> AIM OF THE EXERCISE: Select lines where the word "that" appears.

> MATERIAL:
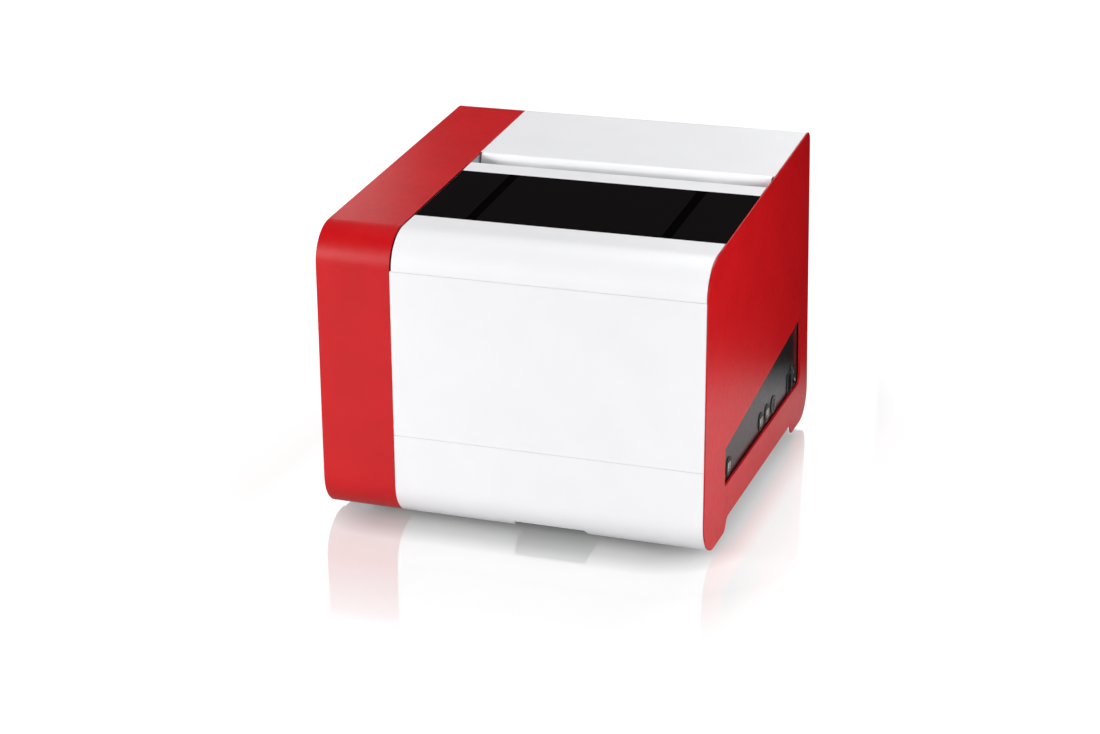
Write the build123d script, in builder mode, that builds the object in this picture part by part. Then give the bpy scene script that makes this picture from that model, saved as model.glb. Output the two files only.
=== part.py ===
from build123d import *
import os
from math import cos, radians, sin, tan

os.makedirs("parts", exist_ok=True)

# A benchtop microarray analyzer in millimetres. +X is to the right as seen from the front, +Y runs back,
# +Z is up. The origin is on the table, under the middle of the machine.
# x is measured from the middle, d back from the front face, and h up from the side panels' lowest edge.

# Overall size and outline of the body, seen from the side
width = 482.0
front_height = 358.0  # to the sharp corner that the front bend rounds off
top_depth = 486.0  # front face to the sharp rear top corner
roof_slope = 5.3  # degrees: the roof rises to the rear, and the rear face is square to it
front_radius = 45.0
rear_top_radius = 14.0
rear_bottom_radius = 36.0
foot_drop = 8.0  # feet below the side panels

# Side panels and their raised belly between two lobes
side_thickness = 1.5
front_lobe_end = 94.0
rear_lobe_start = top_depth - 54.0
lobe_run = 9.0
belly_height = 15.5
lobe_radius = 12.0

# Painted sheet covers
sheet = 2.0
wrap_width = 94.0
front_return_end = 54.0  # how far the front sheets reach under the body
rear_return_end = top_depth - 16.0
return_top = 54.0  # height above which the wrap has no return under it
cover_gap = 0.4  # between fixed covers side by side
seam_gap = 0.4  # between panels one above the other
hood_seam = 317.0
drawer_seam = 111.0
rear_seam = 362.0
return_depth = 14.0
bend_relief = 3.0  # cut from the ends of the nose

# Hood, its glass and its hinge
hood_gap = 2.5  # to the wrap
hood_side_gap = 0.8  # to the right side panel
hood_thickness = 3.0
glass_front = 77.0
glass_rear = 236.0
hood_rear = 266.0
glass_thickness = 2.9
glass_gap = 0.3
frame_depth = 8.0
window_margin = 8.0
lip_depth = 15.0
arm_width = 12.0
arm_spacing = 242.0
hinge_d = 281.0
hinge_drop = 18.0
hinge_radius = 8.0
pin_radius = 3.0
running_fit = 0.05
ear_thickness = 4.0
ear_gap = 0.4
nose_d = 299.0
nose_radius = 8.0

# Chassis
plate = 2.0
frame_drop = 26.0
rear_inset = 4.0
rim_height = 14.0
tray_front = 20.0
tray_rear = top_depth + 14.0
deck_h = 168.0
deck_thickness = 3.0
deck_front = 22.0
deck_rear = top_depth - 8.0
divider_x = width / 2 - 44.0  # left face of the wall between the drawer and the connector duct
divider_front = 40.0
divider_rear = top_depth - 16.0
divider_lip = 10.0
foot_radius = 15.0
spacer_radius = 11.0
foot_x = width / 2 - 47.0
front_foot_d = 76.0
rear_foot_d = top_depth - 41.0

# Drawer
finger_width = 100.0
finger_end_width = 88.0
finger_height = 14.0
drawer_tray_bottom = 24.0
drawer_tray_top = 102.0
drawer_tray_front = 8.0
drawer_tray_rear = top_depth - 86.0
runner_width = 6.0
runner_gap = 0.3
runner_low = 50.0
runner_high = 80.0
runner_rear = top_depth - 96.0
bin_right = divider_x - 156.0
bin_radius = 12.0
bin_wall = 2.0

# Connection recess in the right side panel
recess_front = 90.0
recess_rear = top_depth - 18.0
recess_bottom = 59.0
recess_front_top = 108.5
recess_rear_top = 153.0
recess_radius = 4.0
recess_foot_radius = 12.0
recess_depth = 4.4  # outer face to the connector plate
recess_edge = 3.0  # depth of its folded edge
connector_plate_thickness = 1.6
plate_margin = 6.0
connector_h = 74.0
socket_places = (122.0, 278.0, 310.0)
round_socket_d = 342.0
socket_radius = 12.0
socket_fit = 0.1
socket_length = 26.0
module_d = top_depth - 46.0
module_length = 46.0
module_height = 28.0
module_screw_pitch = 33.0
flange_thickness = 1.1  # under the side panel's edge
module_depth = 24.0
inlet_d = module_d - 10.0
inlet_half_length = 8.0
inlet_half_height = 12.0
inlet_depth = 17.0
inlet_bevel = 4.0
blade_length = 12.0
switch_d = module_d + 14.5
switch_half_width = 5.0
switch_half_height = 10.0
switch_angle = 9.0
pivot_radius = 1.5
pivot_depth = 6.0
pivot_reach = 0.9  # how far its ends stand in the cradle
rocker_gap = 0.3
screw_radius = 1.5
screw_head_radius = 2.8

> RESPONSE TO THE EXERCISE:
Write the build123d script, in builder mode, that builds the object in this picture part by part. Then give the bpy scene script that makes this picture from that model, saved as model.glb. Output the two files only.
front_height = 358.0  # to the sharp corner that the front bend rounds off